Élu à la Chambre des députés de Prusse en 1908, il effectue un voyage en Russie, puis contracte en 1912 un second mariage avec une jeune Russe. La même année, il entre au Reichstag, où il prononce un discours retentissant sur la manière dont la firme Krupp pousse, selon lui, à la guerre.

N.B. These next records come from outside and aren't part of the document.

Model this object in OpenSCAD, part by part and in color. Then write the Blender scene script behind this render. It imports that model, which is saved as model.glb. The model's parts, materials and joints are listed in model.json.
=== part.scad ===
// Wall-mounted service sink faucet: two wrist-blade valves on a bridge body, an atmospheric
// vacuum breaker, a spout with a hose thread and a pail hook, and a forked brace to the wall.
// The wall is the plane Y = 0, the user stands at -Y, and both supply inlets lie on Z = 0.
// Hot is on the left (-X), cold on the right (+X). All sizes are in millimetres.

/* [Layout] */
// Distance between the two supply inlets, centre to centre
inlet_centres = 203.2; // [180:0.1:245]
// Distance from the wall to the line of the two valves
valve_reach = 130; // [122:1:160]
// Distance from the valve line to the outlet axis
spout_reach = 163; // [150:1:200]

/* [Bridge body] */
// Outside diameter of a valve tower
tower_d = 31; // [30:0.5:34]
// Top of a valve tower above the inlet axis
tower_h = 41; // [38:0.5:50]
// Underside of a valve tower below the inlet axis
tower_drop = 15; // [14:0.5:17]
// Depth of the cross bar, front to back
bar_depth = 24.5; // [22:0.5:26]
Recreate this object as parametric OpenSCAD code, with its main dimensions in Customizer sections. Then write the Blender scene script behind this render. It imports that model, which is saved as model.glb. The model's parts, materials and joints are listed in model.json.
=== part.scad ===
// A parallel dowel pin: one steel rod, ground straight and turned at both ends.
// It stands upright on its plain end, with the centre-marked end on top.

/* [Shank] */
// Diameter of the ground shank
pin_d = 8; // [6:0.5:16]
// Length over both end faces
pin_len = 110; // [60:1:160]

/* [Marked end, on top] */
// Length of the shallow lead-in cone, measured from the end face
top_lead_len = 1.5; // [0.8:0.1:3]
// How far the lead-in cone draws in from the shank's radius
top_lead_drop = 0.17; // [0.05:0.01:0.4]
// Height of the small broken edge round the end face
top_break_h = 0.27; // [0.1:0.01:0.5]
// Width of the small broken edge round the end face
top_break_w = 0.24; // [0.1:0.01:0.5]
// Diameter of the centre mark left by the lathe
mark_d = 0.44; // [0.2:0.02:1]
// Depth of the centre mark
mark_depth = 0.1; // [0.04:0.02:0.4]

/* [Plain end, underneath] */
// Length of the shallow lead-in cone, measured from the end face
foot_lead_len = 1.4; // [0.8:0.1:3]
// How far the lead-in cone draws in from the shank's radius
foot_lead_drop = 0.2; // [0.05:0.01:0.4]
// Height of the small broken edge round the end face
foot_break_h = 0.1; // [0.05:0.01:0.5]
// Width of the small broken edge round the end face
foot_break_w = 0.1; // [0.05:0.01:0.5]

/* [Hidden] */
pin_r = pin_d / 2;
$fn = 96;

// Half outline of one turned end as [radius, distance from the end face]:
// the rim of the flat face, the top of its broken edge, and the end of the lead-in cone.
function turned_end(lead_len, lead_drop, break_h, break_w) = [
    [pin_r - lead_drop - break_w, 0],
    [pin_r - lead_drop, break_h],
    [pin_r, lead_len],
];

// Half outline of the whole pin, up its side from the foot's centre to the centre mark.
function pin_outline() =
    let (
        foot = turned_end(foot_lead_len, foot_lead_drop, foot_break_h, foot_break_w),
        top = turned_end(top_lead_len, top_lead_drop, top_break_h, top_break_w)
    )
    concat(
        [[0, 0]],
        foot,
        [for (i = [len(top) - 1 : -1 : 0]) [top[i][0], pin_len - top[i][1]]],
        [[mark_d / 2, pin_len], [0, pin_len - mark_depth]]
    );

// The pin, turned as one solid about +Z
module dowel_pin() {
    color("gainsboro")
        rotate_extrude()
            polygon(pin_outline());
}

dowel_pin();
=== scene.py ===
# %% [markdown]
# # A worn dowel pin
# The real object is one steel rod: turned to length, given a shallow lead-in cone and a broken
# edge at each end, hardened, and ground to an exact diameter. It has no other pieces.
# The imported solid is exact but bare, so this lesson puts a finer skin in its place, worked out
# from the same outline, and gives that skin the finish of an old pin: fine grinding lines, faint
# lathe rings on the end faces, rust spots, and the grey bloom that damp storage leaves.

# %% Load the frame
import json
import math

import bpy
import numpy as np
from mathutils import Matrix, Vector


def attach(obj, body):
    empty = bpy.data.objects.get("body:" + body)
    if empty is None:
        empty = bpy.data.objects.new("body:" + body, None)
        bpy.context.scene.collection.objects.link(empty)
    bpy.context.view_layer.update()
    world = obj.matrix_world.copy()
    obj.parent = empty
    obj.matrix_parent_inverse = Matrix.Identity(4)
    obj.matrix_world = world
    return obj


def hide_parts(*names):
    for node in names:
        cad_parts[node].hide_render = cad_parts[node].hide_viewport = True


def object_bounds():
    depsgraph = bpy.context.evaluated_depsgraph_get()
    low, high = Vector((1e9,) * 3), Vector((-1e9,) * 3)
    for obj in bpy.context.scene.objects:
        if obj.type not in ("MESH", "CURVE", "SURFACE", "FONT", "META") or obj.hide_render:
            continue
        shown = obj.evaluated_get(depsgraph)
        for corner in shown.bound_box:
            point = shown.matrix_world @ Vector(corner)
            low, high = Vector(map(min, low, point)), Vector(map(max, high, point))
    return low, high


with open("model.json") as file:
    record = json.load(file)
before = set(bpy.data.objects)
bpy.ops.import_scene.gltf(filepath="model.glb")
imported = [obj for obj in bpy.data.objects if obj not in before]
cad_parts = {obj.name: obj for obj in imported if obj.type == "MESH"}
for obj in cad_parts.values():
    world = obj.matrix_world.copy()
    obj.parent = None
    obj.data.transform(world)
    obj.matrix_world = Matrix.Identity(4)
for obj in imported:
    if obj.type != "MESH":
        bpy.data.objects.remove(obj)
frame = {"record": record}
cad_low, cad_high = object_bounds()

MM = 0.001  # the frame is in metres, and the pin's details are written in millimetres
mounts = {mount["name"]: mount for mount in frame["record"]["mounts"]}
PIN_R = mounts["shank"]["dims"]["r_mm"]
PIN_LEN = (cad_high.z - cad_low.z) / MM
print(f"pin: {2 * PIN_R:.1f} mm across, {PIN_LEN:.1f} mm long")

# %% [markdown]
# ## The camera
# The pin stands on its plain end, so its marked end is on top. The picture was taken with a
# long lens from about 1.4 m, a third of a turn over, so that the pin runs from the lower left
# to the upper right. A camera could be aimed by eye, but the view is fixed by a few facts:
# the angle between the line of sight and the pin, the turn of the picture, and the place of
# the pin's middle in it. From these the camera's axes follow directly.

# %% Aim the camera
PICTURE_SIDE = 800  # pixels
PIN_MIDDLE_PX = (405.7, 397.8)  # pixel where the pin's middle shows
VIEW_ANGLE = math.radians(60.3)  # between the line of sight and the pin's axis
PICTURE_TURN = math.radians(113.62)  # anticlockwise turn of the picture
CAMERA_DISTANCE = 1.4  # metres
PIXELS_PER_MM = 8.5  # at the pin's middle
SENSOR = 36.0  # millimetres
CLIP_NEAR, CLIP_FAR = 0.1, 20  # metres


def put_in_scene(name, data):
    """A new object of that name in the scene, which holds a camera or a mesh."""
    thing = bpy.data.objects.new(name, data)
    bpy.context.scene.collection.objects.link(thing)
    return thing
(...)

Lorsque le conflit est proche, il consent à voter les crédits de guerre pour respecter la discipline du groupe social-démocrate ; ses amis de Stuttgart le lui reprochent vivement. Mais, le 2 décembre 1914, il vote contre les crédits nouveaux, et il est seul à le faire. Cette guerre est, dit-il, une guerre impérialiste pour la domination du marché mondial. Il combat aussi bien les indépendants que les « majoritaires ». Ses sympathies vont à Lénine et à ses théories.

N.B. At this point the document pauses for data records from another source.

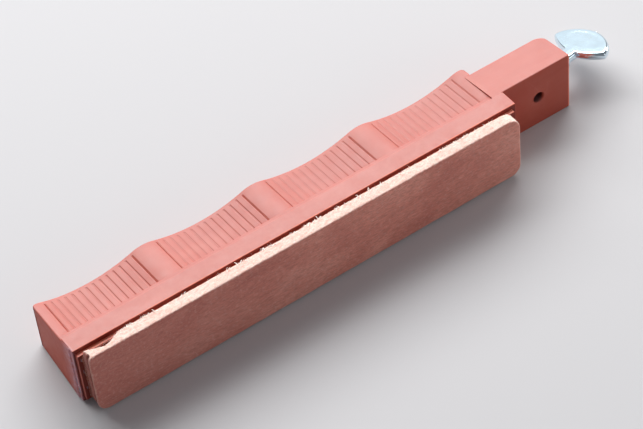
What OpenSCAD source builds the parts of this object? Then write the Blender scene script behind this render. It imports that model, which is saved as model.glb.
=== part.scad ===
// Leather stropping hone for a guide-rod sharpening kit.
// A moulded holder carries a leather strip on a raised pad. Its sides are
// scooped and ribbed for the fingers. A square tab at one end takes the foot
// of a guide rod, which a spade-headed thumbscrew clamps.
//
// Built lying on its side. X runs along the holder towards the thumbscrew,
// -Y is the leather side, +Z is up. The whole assembly leans back by
// lean_deg so that it stands on the edge of the leather and on the back
// corner of the grip. The origin is the centre of the guide-rod hole's mouth.
//
// Pieces are drawn upright in the holder's frame: X = 0 at the butt end,
// Y = 0 on the leather-side face, Z = 0 at the band's lower edge.

/* [Grip] */
// Length of the ribbed grip
grip_len = 101; // [88:1:120]
// Depth of the grip from the leather-side face to its back face
grip_depth = 16.05; // [14.5:0.05:18]
// Rise of each side towards the mid-plane, per unit of depth
side_draft = 0.104; // [0.06:0.002:0.12]
// Number of finger scoops on each side
scoops = 4; // [3:1:5]
// Radius of each finger scoop
scoop_r = 30.5; // [28:0.5:40]
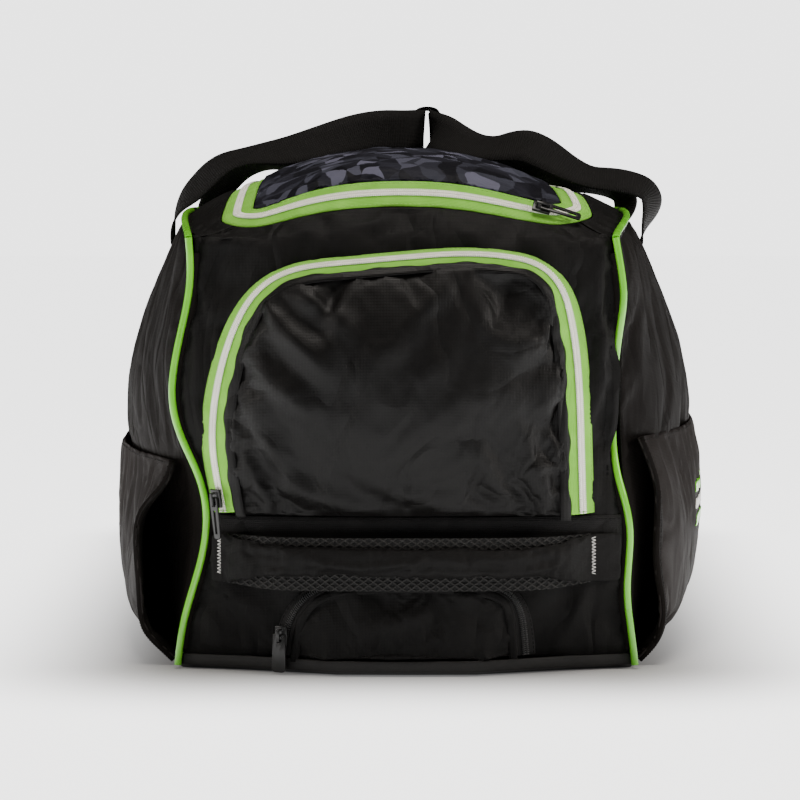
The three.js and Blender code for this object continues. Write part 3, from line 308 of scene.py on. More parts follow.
cream_coil = plain("cream_coil", (0.80, 0.79, 0.70), (0.90, 0.89, 0.80), 0.42, 60)
black_coil = plain("black_coil", (0.008, 0.008, 0.008), (0.02, 0.02, 0.02), 0.4, 60)
piping_green = plain("piping_green", (0.13, 0.52, 0.012), (0.17, 0.62, 0.02), 0.3, 45, Coat_Weight=0.3)
coated_base = plain("coated_base", (0.006, 0.0056, 0.0052), (0.011, 0.0102, 0.0096), 0.5, 120, 0.0005, 0.5,
                    Specular_IOR_Level=0.35)
enamel = plain("black_enamel", (0.005, 0.005, 0.005), (0.010, 0.010, 0.010), 0.3, 80, 0.0001, 0.2,
               Specular_IOR_Level=0.3, Coat_Weight=0.12)
white_thread = plain("white_thread", (0.60, 0.59, 0.56), (0.78, 0.77, 0.74), 0.6, 300, Sheen_Weight=0.3)
black_thread = plain("black_thread", (0.004, 0.004, 0.004), (0.009, 0.009, 0.008), 0.7, 300,
                     Specular_IOR_Level=0.1)


def studio_floor():
    """A pale floor with a glow that fades under the bag, as a soft shadow, and in front, out of sight."""
    made = new_material("studio_grey", PALE, 0.9, Specular_IOR_Level=0.1)
    place = add_node(made, "TexCoord")["Object"]
    away = add_node(made, "VectorMath", {0: place}, operation="ABSOLUTE")[0]
    away = add_node(made, "VectorMath", {0: away, 1: (0.15, 0.43, 0.0)}, operation="SUBTRACT")[0]
    away = add_node(made, "VectorMath", {0: away, 1: (0, 0, 0)}, operation="MAXIMUM")[0]
    away = add_node(made, "VectorMath", {0: away}, operation="LENGTH")["Value"]
    inputs = {"Value": away, "From Max": 0.27, "To Min": 0.04, "To Max": 2.95}
    glow = add_node(made, "MapRange", inputs, interpolation_type="SMOOTHERSTEP")[0]
    forward = add_node(made, "SeparateXYZ", {0: place})["Y"]
    inputs = {"Value": forward, "From Min": -1.8, "From Max": -1.0, "To Min": 0.12}
    behind = add_node(made, "MapRange", inputs, interpolation_type="SMOOTHSTEP")[0]
    glow = calc(made, "MULTIPLY", glow, behind)
    made.node_tree.nodes["Principled BSDF"].inputs["Emission Color"].default_value = (1, 1, 1, 1)
    to_shader(made, Emission_Strength=glow)
    return made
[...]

Mobilisé en février 1915, il est envoyé en Lorraine, puis à Riga. À la demande de Karl Legien (1861-1920), le groupe social-démocrate l’exclut le 1er janvier 1916. Venu à Berlin pour une session du Reichstag, il y dirige, le 1er mai, une manifestation contre la guerre. Selon le témoignage de Karl Kautsky (1854-1938), la popularité de K. Liebknecht est alors sans égale. Il est arrêté, condamné à deux ans et demi de travaux forcés et emprisonné notamment à Luckau. Il y écrit un ouvrage sur les lois dynamiques du développement de l’humanité et dénonce le traité de Brest-Litovsk.